Action Images/Action Images

James Peter Greaves was born on Feb. 20, 1940, in East London. He began playing for Chelsea when he was 17.

At 20 years and 290 days, he became the youngest player to tally 100 league goals in English soccer. He scored 41 times, a club record, in the 1960-61 season to secure a lucrative move to A.C. Milan.

He scored nine goals in 12 games with Milan but did not settle in Italy, instead ending his brief stay to return to London with Tottenham, where he would spend the next nine years and score 266 goals in 380 games, a club record.

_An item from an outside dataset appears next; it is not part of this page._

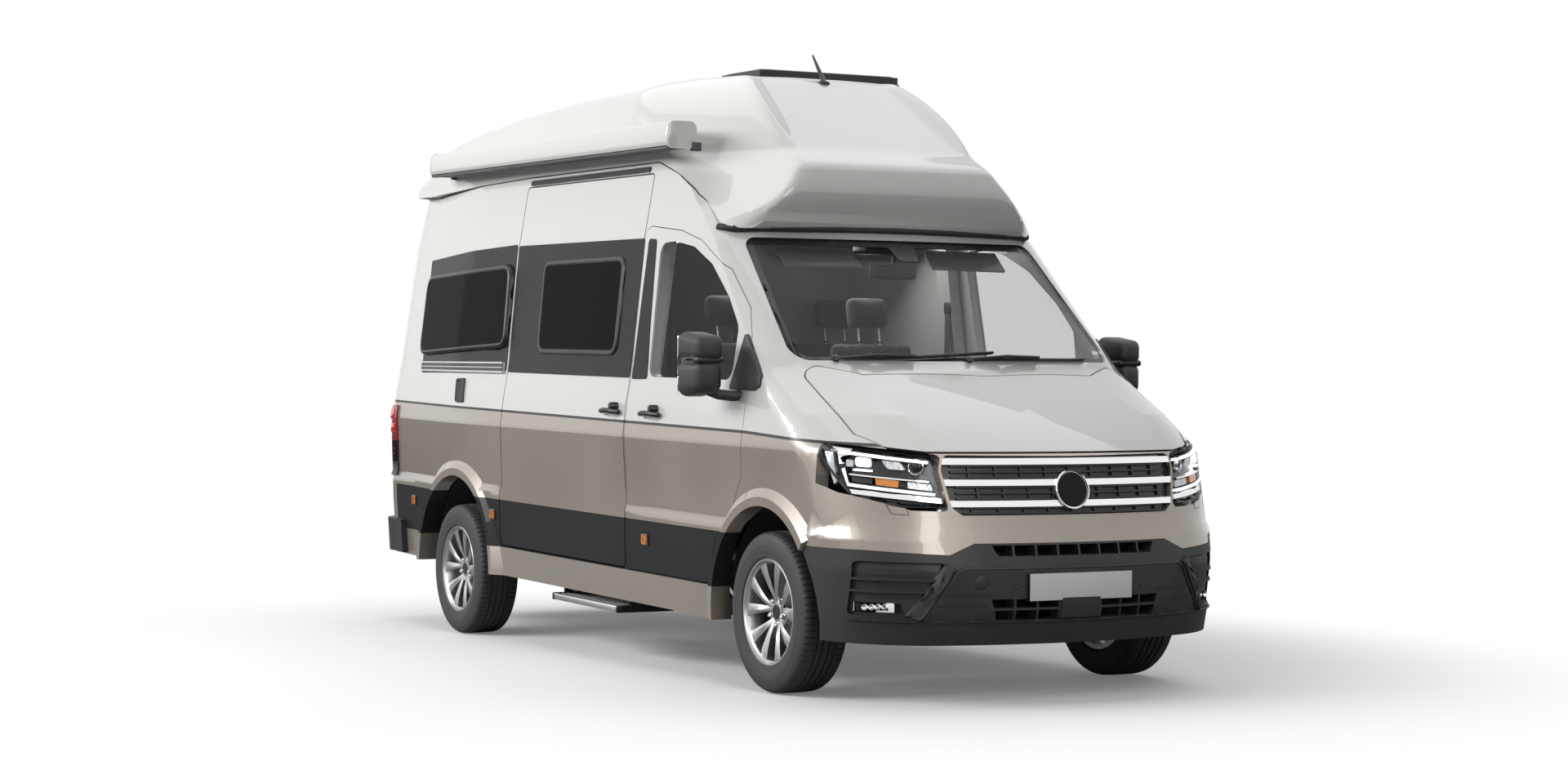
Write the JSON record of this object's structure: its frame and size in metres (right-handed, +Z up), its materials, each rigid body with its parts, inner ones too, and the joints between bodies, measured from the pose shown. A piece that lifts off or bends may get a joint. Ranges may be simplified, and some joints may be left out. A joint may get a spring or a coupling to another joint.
{
  "type": "camper van",
  "caption": "Panel-van camper with moulded high roof and overcab nose, glazed living space, wing rear doors, awning case and steerable road wheels.",
  "frame": {"origin": "on the ground under the middle of the overall box", "axes": "+X forward, +Y to the van's left, +Z up"},
  "size_m": [5.9834, 2.426, 3.0014],
  "materials": {
    "body_paint": "gloss",
    "roof_shell": "gloss",
    "black_plastic": "matt",
    "glass": "clear",
    "dark_metal": "matt",
    "steel": "satin",
    "alloy": "satin",
    "tyre": "matt",
    "lamp_clear": "clear",
    "lamp_red": "gloss",
    "seat_cloth": "soft",
    "bench_cloth": "soft",
    "trim_white": "satin",
    "dash_plastic": "matt"
  },
  "bodies": {
    "van_body": {"high_roof": "roof_shell", "side_wall_right": "body_paint", "side_wall_left": "body_paint", "sliding_door": "body_paint", "front_body": "body_paint", "door_posts": "body_paint", "windscreen": "glass", "front_bumper": "black_plastic", "grille": "black_plastic", "headlamps": "lamp_clear", "side_windows": "glass", "underbody": "dark_metal", "awning_case": "roof_shell", "roof_hatch_frame": "black_plastic", "roof_aerial": "black_plastic", "rear_bumper": "black_plastic", "tail_lamps": "lamp_red", "engine_block": "dark_metal", "front_subframe": "dark_metal", "front_struts": "dark_metal", "rear_axle": "dark_metal", "fuel_tank": "black_plastic", "exhaust": "steel", "dashboard": "dash_plastic", "cab_seats": "seat_cloth", "rear_bench": "bench_cloth", "kitchen_unit": "trim_white", "washroom": "trim_white", "rear_bed": "bench_cloth"},
    "bonnet": {"bonnet": "body_paint"},
    "cab_door_right": {"cab_door_right": "body_paint", "cab_door_glass_right": "glass", "mirror_right": "black_plastic"},
    "cab_door_left": {"cab_door_left": "body_paint", "cab_door_glass_left": "glass", "mirror_left": "black_plastic"},
    "rear_door_right": {"rear_door_right": "body_paint", "rear_door_glass_right": "glass"},
    "rear_door_left": {"rear_door_left": "body_paint", "rear_door_glass_left": "glass"},
    "roof_hatch_lid": {"roof_hatch_lid": "black_plastic"},
    "entry_step": {"entry_step": "alloy"},
    "knuckle_right": {"knuckle_right": "dark_metal"},
    "knuckle_left": {"knuckle_left": "dark_metal"},
    "steering_wheel": {"steering_wheel": "dash_plastic"},
    "wheel_front_right": {"tyre_front_right": "tyre", "rim_front_right": "alloy"},
    "wheel_front_left": {"tyre_front_left": "tyre", "rim_front_left": "alloy"},
    "wheel_rear_right": {"tyre_rear_right": "tyre", "rim_rear_right": "alloy"},
    "wheel_rear_left": {"tyre_rear_left": "tyre", "rim_rear_left": "alloy"}
  },
  "joints": [
    {"name": "cab_door_right_hinge", "type": "hinge", "parent": "van_body", "child": "cab_door_right", "pos_m": [1.7989, -1.012, 0.8562], "axis": [0.0244, 0, 0.9997], "range_deg": [0, 70]},
    {"name": "rear_door_right_hinge", "type": "hinge", "parent": "van_body", "child": "rear_door_right", "pos_m": [-2.94146, -0.822, 1.4722], "axis": [0.0244, 0, 0.9997], "range_deg": [0, 180]},
    {"name": "steer_right", "type": "hinge", "parent": "van_body", "child": "knuckle_right", "pos_m": [2, -0.755, 0.356], "axis": [0, 0.2079, 0.9781], "range_deg": [-36, 36]},
    {"name": "wheel_front_right_spin", "type": "hinge", "parent": "knuckle_right", "child": "wheel_front_right", "pos_m": [2, -0.867, 0.356], "axis": [0, 1, 0], "continuous": true},
    {"name": "wheel_rear_right_spin", "type": "hinge", "parent": "van_body", "child": "wheel_rear_right", "pos_m": [-1.64, -0.8735, 0.356], "axis": [0, 1, 0], "continuous": true},
    {"name": "cab_door_left_hinge", "type": "hinge", "parent": "van_body", "child": "cab_door_left", "pos_m": [1.7989, 1.012, 0.8562], "axis": [-0.0244, 0, -0.9997], "range_deg": [0, 70]},
    {"name": "rear_door_left_hinge", "type": "hinge", "parent": "van_body", "child": "rear_door_left", "pos_m": [-2.94146, 0.822, 1.4722], "axis": [-0.0244, 0, -0.9997], "range_deg": [0, 180]},
    {"name": "steer_left", "type": "hinge", "parent": "van_body", "child": "knuckle_left", "pos_m": [2, 0.755, 0.356], "axis": [0, -0.2079, 0.9781], "range_deg": [-36, 36]},
    {"name": "wheel_front_left_spin", "type": "hinge", "parent": "knuckle_left", "child": "wheel_front_left", "pos_m": [2, 0.867, 0.356], "axis": [0, 1, 0], "continuous": true},
    {"name": "wheel_rear_left_spin", "type": "hinge", "parent": "van_body", "child": "wheel_rear_left", "pos_m": [-1.64, 0.8735, 0.356], "axis": [0, 1, 0], "continuous": true},
    {"name": "bonnet_hinge", "type": "hinge", "parent": "van_body", "child": "bonnet", "pos_m": [1.97232, 0, 1.44414], "axis": [0, -1, 0], "range_deg": [0, 50]},
    {"name": "roof_hatch_hinge", "type": "hinge", "parent": "van_body", "child": "roof_hatch_lid", "pos_m": [0.42469, 0, 2.91089], "axis": [0, 1, 0], "range_deg": [0, 60]},
    {"name": "steering_wheel_turn", "type": "hinge", "parent": "van_body", "child": "steering_wheel", "pos_m": [1.1736, 0.4, 1.30161], "axis": [-0.8712, 0, 0.4909], "range_deg": [-540, 540]},
    {"name": "entry_step_slide", "type": "slide", "parent": "van_body", "child": "entry_step", "axis": [0, -1, 0], "range_m": [0, 0.2]}
  ],
  "couplings": [
    {"joint": "steer_right", "follows": "steer_left", "ratio": 1},
    {"joint": "steering_wheel_turn", "follows": "steer_left", "ratio": 15}
  ]
}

Tottenham’s manager, Bill Nicholson, paid £99,999 for Greaves — to spare him the pressure, he said, of being England’s first 100,000-pound player.

The move apparently worked: Greaves scored a hat trick in his opening match, a 5-2 win over Blackpool, and helped Tottenham retain the Football Association Cup.

In 1963, he scored twice in a 5-1 win over Atletico Madrid in the European Cup Winners Cup, a victory that made Tottenham the first British side to win a European trophy. He was the first division’s leading scorer — a feat he would repeat in 1964, 1965 and 1969.

Greaves switched to West Ham in 1970, traded for his former England teammate Martin Peters. He retired at the end of the season with a record total of 357 goals in 516 league matches.

He made a brief comeback for the nonleague club Barnet in 1978, but soon quit again and moved into television. He was a presenter of the long-running Saturday show “Saint and Greavsie” in Britain with the former Liverpool player Ian St. John.

Information on survivors was not immediately available.